— start Record list —

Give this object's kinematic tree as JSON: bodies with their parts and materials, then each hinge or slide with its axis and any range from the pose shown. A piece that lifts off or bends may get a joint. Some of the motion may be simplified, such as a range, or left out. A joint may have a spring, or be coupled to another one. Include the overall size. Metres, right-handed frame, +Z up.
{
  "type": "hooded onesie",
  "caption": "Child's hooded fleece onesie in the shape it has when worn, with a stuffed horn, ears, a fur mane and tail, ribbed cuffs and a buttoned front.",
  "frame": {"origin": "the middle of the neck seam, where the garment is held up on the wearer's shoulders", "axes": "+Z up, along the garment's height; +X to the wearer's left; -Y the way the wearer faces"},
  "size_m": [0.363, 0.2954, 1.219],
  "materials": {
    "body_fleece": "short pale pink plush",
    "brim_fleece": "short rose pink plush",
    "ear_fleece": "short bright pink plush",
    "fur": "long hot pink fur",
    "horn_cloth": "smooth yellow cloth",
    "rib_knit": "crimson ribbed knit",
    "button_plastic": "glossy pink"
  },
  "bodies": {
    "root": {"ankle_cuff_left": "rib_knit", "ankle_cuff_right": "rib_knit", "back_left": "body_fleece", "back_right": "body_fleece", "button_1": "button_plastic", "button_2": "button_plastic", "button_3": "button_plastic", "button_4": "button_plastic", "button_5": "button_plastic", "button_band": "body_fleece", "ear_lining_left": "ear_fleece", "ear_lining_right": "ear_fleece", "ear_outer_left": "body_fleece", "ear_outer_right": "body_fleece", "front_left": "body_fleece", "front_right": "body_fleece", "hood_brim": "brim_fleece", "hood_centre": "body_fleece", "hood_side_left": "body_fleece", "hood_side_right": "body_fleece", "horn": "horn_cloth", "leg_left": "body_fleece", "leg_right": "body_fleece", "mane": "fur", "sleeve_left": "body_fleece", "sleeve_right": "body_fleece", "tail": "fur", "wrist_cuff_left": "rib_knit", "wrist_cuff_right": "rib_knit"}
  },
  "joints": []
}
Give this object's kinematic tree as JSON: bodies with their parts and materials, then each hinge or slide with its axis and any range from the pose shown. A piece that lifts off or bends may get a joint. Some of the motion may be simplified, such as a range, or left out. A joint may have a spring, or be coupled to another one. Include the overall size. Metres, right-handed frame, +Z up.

— end Record list —

Exercise instructions: Reproduce the data shown above exactly.

The reply:
Give this object's kinematic tree as JSON: bodies with their parts and materials, then each hinge or slide with its axis and any range from the pose shown. A piece that lifts off or bends may get a joint. Some of the motion may be simplified, such as a range, or left out. A joint may have a spring, or be coupled to another one. Include the overall size. Metres, right-handed frame, +Z up.
{
  "type": "hooded onesie",
  "caption": "Child's hooded fleece onesie in the shape it has when worn, with a stuffed horn, ears, a fur mane and tail, ribbed cuffs and a buttoned front.",
  "frame": {"origin": "the middle of the neck seam, where the garment is held up on the wearer's shoulders", "axes": "+Z up, along the garment's height; +X to the wearer's left; -Y the way the wearer faces"},
  "size_m": [0.363, 0.2954, 1.219],
  "materials": {
    "body_fleece": "short pale pink plush",
    "brim_fleece": "short rose pink plush",
    "ear_fleece": "short bright pink plush",
    "fur": "long hot pink fur",
    "horn_cloth": "smooth yellow cloth",
    "rib_knit": "crimson ribbed knit",
    "button_plastic": "glossy pink"
  },
  "bodies": {
    "root": {"ankle_cuff_left": "rib_knit", "ankle_cuff_right": "rib_knit", "back_left": "body_fleece", "back_right": "body_fleece", "button_1": "button_plastic", "button_2": "button_plastic", "button_3": "button_plastic", "button_4": "button_plastic", "button_5": "button_plastic", "button_band": "body_fleece", "ear_lining_left": "ear_fleece", "ear_lining_right": "ear_fleece", "ear_outer_left": "body_fleece", "ear_outer_right": "body_fleece", "front_left": "body_fleece", "front_right": "body_fleece", "hood_brim": "brim_fleece", "hood_centre": "body_fleece", "hood_side_left": "body_fleece", "hood_side_right": "body_fleece", "horn": "horn_cloth", "leg_left": "body_fleece", "leg_right": "body_fleece", "mane": "fur", "sleeve_left": "body_fleece", "sleeve_right": "body_fleece", "tail": "fur", "wrist_cuff_left": "rib_knit", "wrist_cuff_right": "rib_knit"}
  },
  "joints": []
}
Give this object's kinematic tree as JSON: bodies with their parts and materials, then each hinge or slide with its axis and any range from the pose shown. A piece that lifts off or bends may get a joint. Some of the motion may be simplified, such as a range, or left out. A joint may have a spring, or be coupled to another one. Include the overall size. Metres, right-handed frame, +Z up.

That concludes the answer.